---------- Records provided ----------

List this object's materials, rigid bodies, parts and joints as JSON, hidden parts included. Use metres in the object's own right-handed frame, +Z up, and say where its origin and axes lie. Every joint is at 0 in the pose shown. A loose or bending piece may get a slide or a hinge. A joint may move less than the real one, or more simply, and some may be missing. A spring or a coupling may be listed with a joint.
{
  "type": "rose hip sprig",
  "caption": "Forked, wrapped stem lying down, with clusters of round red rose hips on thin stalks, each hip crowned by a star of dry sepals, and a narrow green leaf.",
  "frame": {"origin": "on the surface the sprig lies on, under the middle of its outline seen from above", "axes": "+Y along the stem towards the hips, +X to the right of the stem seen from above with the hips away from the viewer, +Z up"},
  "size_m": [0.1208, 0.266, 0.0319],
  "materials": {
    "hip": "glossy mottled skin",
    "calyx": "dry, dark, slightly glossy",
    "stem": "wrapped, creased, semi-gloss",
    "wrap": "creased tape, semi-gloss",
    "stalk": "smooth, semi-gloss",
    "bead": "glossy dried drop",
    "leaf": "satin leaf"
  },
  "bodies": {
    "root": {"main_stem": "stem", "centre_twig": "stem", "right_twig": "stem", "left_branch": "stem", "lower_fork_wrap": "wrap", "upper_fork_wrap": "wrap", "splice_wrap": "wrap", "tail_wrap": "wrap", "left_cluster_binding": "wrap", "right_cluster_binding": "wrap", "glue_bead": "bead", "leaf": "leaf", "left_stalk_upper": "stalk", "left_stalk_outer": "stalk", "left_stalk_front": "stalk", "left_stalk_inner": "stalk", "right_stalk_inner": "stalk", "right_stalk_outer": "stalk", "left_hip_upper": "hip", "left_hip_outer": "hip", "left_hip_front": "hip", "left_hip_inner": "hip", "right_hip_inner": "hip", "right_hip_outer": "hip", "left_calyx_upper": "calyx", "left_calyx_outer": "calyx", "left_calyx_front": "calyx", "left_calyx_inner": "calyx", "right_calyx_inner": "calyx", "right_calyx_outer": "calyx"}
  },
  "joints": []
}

----------
---------- Records provided ----------

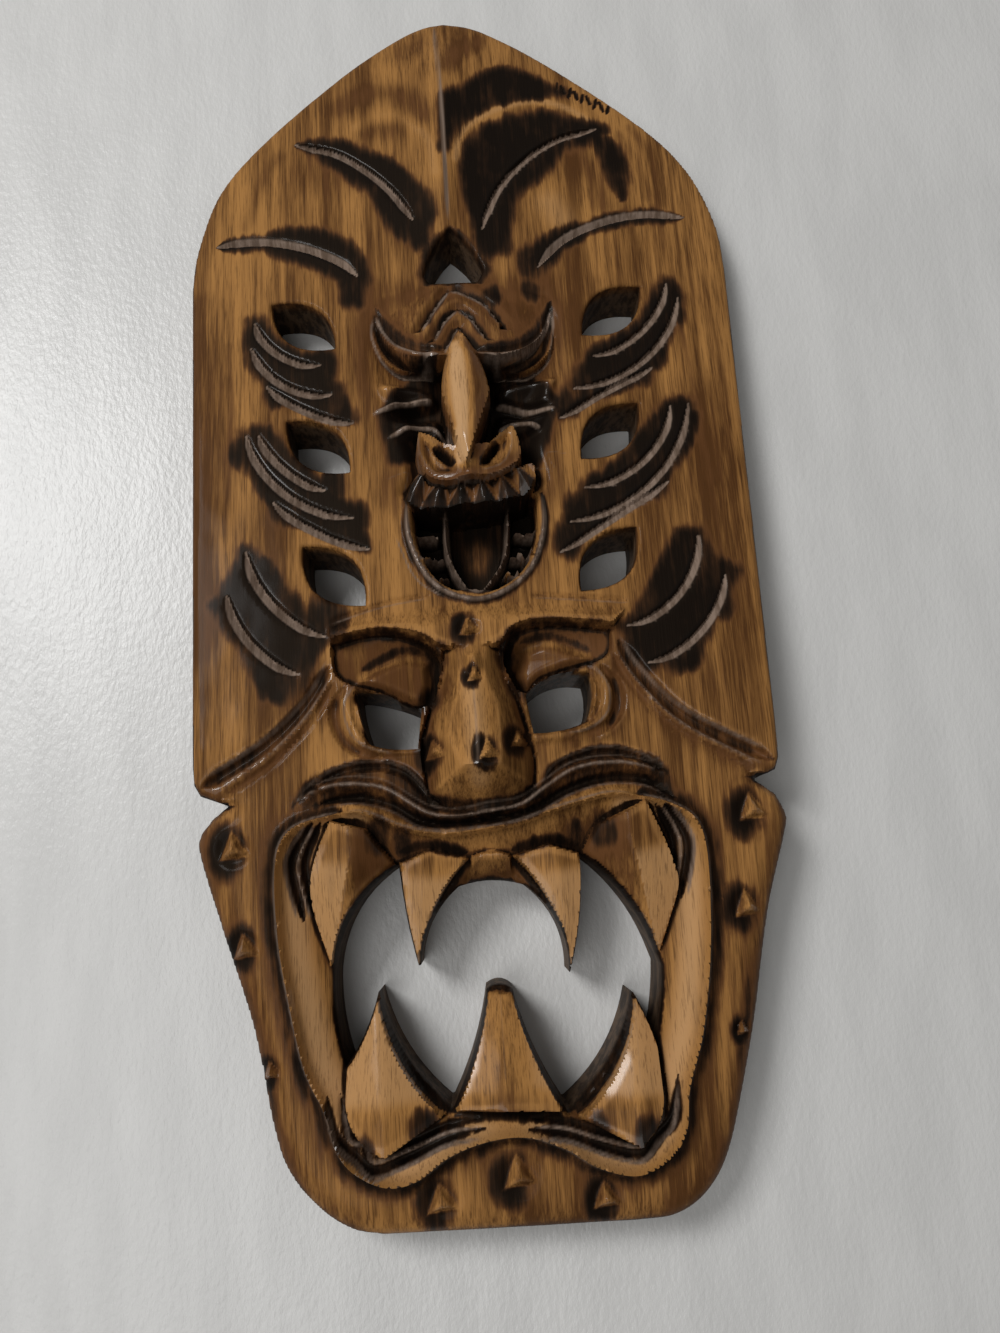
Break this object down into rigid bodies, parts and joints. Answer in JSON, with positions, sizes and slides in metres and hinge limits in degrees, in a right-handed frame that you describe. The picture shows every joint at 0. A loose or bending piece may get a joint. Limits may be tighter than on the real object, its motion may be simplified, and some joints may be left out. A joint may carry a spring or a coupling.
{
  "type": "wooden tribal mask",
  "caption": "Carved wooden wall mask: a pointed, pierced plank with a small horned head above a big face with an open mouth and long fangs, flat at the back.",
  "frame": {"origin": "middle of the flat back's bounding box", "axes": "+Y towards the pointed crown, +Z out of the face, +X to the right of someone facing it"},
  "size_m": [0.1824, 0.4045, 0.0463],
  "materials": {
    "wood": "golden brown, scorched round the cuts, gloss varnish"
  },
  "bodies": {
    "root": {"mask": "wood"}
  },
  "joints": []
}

----------
---------- Records provided ----------

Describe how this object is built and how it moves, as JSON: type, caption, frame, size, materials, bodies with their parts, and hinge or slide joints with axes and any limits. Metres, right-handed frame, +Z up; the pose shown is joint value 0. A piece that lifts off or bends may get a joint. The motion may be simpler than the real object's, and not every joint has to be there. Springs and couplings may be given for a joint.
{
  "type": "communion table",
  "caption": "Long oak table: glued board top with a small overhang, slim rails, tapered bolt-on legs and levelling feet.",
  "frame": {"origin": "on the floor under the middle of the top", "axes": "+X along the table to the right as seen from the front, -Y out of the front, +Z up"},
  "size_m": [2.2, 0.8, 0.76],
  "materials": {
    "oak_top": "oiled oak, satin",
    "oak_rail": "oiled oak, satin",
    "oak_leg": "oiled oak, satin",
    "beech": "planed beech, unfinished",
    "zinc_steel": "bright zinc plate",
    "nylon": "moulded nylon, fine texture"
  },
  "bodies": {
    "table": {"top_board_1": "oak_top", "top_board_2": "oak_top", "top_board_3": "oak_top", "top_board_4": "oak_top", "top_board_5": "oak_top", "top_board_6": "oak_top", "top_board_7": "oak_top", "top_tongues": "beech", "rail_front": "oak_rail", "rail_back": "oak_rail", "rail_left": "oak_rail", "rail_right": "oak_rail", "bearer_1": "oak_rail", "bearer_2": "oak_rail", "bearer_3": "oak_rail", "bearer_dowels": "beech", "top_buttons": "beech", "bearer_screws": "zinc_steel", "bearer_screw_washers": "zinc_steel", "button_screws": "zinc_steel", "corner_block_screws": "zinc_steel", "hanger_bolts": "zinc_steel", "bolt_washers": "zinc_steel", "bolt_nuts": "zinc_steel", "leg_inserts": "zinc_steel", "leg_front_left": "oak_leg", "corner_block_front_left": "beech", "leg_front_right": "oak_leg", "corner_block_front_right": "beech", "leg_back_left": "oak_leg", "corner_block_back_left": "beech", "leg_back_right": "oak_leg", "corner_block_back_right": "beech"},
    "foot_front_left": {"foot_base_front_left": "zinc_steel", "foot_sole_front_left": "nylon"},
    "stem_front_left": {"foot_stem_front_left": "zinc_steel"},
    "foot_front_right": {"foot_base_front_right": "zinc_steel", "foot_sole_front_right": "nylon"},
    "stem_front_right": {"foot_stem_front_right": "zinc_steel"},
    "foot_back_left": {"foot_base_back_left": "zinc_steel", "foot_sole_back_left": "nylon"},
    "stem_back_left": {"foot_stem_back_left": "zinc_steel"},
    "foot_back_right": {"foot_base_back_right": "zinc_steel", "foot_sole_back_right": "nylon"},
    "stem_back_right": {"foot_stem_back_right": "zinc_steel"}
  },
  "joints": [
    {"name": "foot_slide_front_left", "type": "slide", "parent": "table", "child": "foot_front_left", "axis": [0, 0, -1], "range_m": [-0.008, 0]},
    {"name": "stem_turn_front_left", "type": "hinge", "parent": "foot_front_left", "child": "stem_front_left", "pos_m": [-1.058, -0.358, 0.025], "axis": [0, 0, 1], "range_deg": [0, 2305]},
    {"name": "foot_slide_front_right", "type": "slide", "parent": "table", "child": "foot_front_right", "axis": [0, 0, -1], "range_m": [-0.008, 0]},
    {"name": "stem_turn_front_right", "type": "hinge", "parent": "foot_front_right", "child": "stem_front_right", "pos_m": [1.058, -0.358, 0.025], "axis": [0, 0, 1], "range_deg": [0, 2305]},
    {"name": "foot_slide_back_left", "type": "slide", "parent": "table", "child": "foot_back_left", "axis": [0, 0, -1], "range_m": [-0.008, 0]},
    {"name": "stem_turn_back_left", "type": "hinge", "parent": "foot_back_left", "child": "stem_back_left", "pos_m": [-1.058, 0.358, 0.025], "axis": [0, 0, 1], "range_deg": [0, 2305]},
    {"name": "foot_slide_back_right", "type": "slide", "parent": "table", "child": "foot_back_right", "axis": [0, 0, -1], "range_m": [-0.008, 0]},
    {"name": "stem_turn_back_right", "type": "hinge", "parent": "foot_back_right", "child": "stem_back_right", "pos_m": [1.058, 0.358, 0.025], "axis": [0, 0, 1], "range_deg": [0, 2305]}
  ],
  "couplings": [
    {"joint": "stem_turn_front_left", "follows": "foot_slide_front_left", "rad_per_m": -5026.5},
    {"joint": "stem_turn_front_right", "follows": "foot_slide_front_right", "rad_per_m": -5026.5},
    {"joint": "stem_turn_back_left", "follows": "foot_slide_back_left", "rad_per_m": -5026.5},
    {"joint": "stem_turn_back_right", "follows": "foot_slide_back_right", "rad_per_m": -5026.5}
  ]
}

----------

- [Required task]:
Copy out all lines from the material above that contain the string "JSON".

- [The reply]:
List this object's materials, rigid bodies, parts and joints as JSON, hidden parts included. Use metres in the object's own right-handed frame, +Z up, and say where its origin and axes lie. Every joint is at 0 in the pose shown. A loose or bending piece may get a slide or a hinge. A joint may move less than the real one, or more simply, and some may be missing. A spring or a coupling may be listed with a joint.
Break this object down into rigid bodies, parts and joints. Answer in JSON, with positions, sizes and slides in metres and hinge limits in degrees, in a right-handed frame that you describe. The picture shows every joint at 0. A loose or bending piece may get a joint. Limits may be tighter than on the real object, its motion may be simplified, and some joints may be left out. A joint may carry a spring or a coupling.
Describe how this object is built and how it moves, as JSON: type, caption, frame, size, materials, bodies with their parts, and hinge or slide joints with axes and any limits. Metres, right-handed frame, +Z up; the pose shown is joint value 0. A piece that lifts off or bends may get a joint. The motion may be simpler than the real object's, and not every joint has to be there. Springs and couplings may be given for a joint.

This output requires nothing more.